## [Work to complete]
Reproduce exactly the opening lines of the listing, stopping after the line that contains "Vector = FreeCAD.Vector" and including it.

## [Source material]
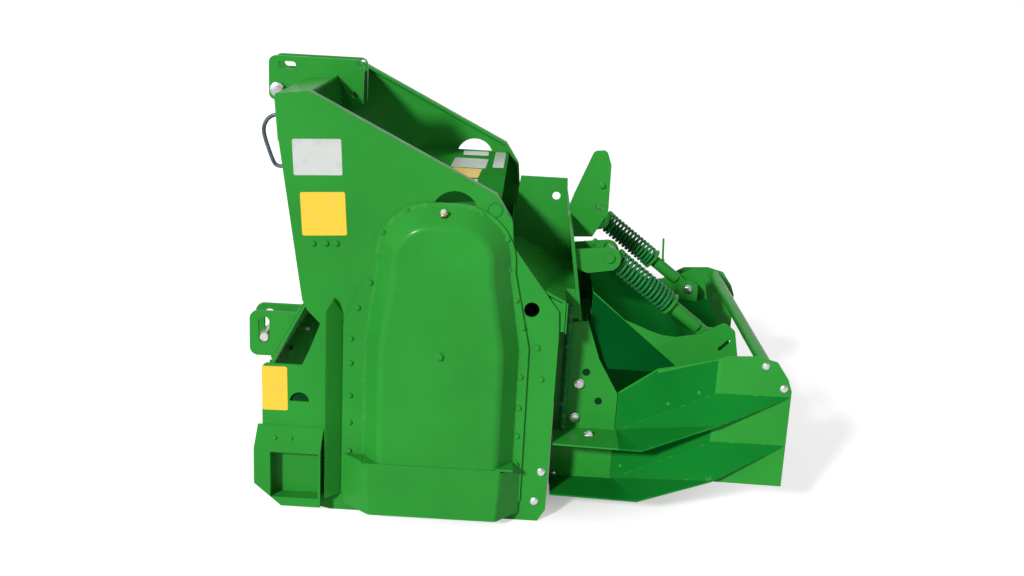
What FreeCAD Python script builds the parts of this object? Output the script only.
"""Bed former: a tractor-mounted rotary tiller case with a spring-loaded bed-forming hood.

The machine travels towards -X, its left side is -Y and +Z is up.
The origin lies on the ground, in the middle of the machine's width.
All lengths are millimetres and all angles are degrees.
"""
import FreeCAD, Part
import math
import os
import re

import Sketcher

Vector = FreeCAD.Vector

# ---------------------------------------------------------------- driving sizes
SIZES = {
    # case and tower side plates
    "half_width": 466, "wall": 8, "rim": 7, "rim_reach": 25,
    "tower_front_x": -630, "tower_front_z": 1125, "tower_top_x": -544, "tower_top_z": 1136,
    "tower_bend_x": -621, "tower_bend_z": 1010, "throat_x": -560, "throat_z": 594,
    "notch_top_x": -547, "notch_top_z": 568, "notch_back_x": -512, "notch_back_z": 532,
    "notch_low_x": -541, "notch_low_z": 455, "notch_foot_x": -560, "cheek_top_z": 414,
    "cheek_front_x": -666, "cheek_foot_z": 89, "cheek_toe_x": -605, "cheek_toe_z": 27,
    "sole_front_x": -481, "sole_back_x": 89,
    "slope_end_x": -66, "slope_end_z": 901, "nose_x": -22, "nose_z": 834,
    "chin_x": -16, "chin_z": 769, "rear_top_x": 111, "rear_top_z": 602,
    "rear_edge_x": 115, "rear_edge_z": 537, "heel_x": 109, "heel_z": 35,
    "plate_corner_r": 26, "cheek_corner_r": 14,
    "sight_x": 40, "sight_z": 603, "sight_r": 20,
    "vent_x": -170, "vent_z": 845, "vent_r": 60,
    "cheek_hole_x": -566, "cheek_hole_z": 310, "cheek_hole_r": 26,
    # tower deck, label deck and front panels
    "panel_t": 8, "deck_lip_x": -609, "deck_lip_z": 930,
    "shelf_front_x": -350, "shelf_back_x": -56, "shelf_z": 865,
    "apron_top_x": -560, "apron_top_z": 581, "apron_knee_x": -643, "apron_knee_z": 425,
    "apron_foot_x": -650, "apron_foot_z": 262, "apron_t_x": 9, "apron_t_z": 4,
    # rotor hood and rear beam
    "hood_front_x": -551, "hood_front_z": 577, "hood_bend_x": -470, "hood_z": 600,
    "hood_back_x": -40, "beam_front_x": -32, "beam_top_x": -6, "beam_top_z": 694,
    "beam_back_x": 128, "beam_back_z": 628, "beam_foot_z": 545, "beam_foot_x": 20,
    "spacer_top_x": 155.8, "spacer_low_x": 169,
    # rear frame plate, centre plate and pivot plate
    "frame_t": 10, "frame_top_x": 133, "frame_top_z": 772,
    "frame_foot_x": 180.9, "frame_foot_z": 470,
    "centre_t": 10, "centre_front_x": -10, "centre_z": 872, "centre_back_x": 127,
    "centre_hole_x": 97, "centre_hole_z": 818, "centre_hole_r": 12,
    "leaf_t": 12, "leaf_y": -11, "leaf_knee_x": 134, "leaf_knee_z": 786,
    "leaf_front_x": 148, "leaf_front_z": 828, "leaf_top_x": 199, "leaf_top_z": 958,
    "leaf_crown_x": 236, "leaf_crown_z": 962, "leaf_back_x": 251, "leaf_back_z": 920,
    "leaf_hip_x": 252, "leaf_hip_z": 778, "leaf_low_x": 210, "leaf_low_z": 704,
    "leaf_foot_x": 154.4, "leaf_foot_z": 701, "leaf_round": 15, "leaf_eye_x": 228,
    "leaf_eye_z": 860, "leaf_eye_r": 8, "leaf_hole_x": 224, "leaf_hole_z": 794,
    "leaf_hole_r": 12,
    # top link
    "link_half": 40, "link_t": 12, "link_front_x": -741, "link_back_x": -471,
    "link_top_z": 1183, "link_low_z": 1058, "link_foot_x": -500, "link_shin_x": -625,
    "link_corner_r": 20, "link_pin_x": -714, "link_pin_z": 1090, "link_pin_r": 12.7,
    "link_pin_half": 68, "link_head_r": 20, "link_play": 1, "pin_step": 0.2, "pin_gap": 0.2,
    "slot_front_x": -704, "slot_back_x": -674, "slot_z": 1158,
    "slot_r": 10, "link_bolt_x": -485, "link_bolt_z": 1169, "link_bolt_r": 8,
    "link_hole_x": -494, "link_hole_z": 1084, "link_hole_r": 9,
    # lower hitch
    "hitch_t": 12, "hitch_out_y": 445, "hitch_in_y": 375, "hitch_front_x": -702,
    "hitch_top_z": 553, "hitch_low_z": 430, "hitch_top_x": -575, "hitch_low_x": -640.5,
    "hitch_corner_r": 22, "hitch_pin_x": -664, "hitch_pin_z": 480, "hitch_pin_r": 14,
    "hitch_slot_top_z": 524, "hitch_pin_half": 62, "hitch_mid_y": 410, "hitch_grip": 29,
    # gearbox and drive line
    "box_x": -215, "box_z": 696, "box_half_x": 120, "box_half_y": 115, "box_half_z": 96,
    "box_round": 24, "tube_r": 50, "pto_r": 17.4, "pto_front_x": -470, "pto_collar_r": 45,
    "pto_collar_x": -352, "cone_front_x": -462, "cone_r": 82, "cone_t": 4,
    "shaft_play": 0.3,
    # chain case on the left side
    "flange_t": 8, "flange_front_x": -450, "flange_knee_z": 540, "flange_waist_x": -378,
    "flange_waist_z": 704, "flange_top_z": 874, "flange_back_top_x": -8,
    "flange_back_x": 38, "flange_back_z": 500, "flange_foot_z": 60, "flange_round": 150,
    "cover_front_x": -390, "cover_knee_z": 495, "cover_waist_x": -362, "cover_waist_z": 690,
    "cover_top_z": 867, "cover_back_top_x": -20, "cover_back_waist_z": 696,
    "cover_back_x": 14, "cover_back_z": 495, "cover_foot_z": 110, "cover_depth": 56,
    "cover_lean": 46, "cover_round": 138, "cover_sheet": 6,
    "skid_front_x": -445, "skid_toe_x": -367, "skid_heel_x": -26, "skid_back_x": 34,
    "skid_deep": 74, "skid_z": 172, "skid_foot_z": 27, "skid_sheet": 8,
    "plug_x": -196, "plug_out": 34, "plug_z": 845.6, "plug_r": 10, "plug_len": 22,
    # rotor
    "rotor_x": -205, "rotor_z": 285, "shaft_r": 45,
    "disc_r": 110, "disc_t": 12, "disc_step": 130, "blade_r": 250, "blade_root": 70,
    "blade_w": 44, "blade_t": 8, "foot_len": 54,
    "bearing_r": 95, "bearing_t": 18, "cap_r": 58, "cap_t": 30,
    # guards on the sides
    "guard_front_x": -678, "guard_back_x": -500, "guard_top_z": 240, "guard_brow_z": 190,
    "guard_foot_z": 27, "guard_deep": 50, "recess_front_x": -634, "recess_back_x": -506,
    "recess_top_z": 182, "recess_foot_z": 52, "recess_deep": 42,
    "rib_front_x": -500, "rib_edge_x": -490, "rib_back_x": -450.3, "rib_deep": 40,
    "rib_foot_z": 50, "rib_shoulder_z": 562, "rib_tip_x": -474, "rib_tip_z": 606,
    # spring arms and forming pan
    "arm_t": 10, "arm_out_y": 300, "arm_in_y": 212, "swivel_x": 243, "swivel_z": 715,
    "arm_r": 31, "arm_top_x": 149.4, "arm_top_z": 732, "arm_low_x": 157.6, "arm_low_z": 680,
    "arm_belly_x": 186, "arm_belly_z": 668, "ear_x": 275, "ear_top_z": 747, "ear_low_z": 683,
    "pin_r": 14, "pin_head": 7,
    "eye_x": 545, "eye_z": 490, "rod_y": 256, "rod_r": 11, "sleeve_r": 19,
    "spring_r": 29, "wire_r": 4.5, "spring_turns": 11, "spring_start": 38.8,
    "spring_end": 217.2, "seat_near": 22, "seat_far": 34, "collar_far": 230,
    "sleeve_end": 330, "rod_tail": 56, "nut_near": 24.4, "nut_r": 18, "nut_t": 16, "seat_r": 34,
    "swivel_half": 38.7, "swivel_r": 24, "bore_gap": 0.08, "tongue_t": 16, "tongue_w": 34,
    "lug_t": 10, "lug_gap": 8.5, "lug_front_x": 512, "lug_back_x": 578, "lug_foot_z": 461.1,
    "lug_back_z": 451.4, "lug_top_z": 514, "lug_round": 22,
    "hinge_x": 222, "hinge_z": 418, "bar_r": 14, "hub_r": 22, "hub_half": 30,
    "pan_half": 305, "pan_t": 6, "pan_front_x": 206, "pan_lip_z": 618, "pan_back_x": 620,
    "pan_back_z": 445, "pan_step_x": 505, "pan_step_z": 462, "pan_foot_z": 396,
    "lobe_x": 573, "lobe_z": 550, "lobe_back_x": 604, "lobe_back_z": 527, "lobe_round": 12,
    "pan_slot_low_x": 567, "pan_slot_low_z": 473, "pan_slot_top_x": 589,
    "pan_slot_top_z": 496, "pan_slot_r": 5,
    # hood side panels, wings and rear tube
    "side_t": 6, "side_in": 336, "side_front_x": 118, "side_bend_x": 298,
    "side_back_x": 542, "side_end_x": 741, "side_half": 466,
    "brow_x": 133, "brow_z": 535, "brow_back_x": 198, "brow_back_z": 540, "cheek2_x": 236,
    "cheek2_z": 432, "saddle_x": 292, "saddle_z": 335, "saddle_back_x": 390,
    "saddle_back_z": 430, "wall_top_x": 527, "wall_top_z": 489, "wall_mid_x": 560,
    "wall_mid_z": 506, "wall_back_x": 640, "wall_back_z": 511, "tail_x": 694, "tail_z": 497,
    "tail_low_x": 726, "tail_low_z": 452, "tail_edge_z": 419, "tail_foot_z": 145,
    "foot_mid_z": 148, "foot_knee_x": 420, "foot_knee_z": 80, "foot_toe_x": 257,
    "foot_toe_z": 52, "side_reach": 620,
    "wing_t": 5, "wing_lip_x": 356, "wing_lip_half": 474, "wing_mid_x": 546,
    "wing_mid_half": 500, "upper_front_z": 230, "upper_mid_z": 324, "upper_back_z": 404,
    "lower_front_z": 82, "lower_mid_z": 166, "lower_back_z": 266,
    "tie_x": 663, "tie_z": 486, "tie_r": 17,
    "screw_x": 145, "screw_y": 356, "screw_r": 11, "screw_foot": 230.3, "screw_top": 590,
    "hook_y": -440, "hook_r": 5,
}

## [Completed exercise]
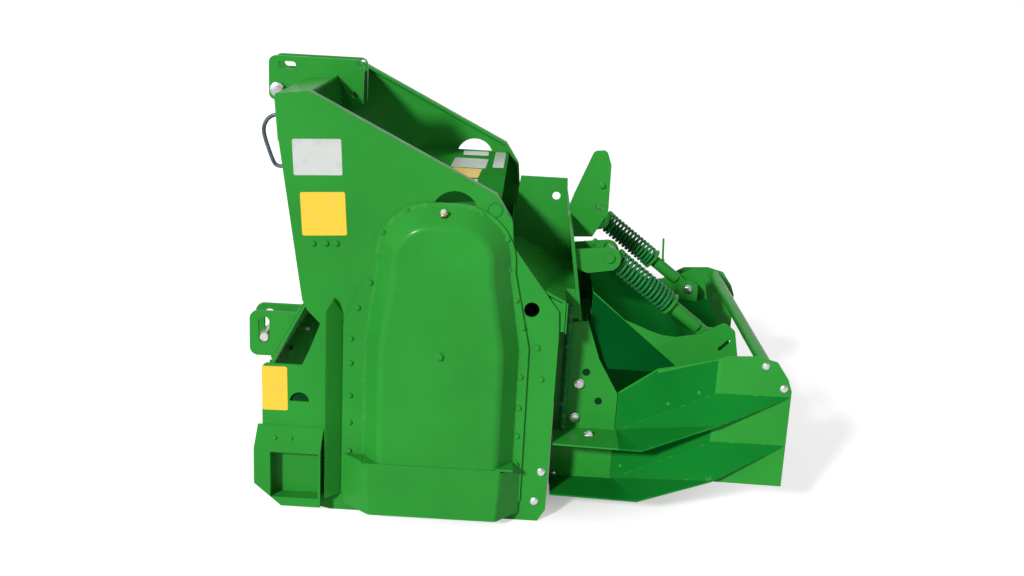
What FreeCAD Python script builds the parts of this object? Output the script only.
"""Bed former: a tractor-mounted rotary tiller case with a spring-loaded bed-forming hood.

The machine travels towards -X, its left side is -Y and +Z is up.
The origin lies on the ground, in the middle of the machine's width.
All lengths are millimetres and all angles are degrees.
"""
import FreeCAD, Part
import math
import os
import re

import Sketcher

Vector = FreeCAD.Vector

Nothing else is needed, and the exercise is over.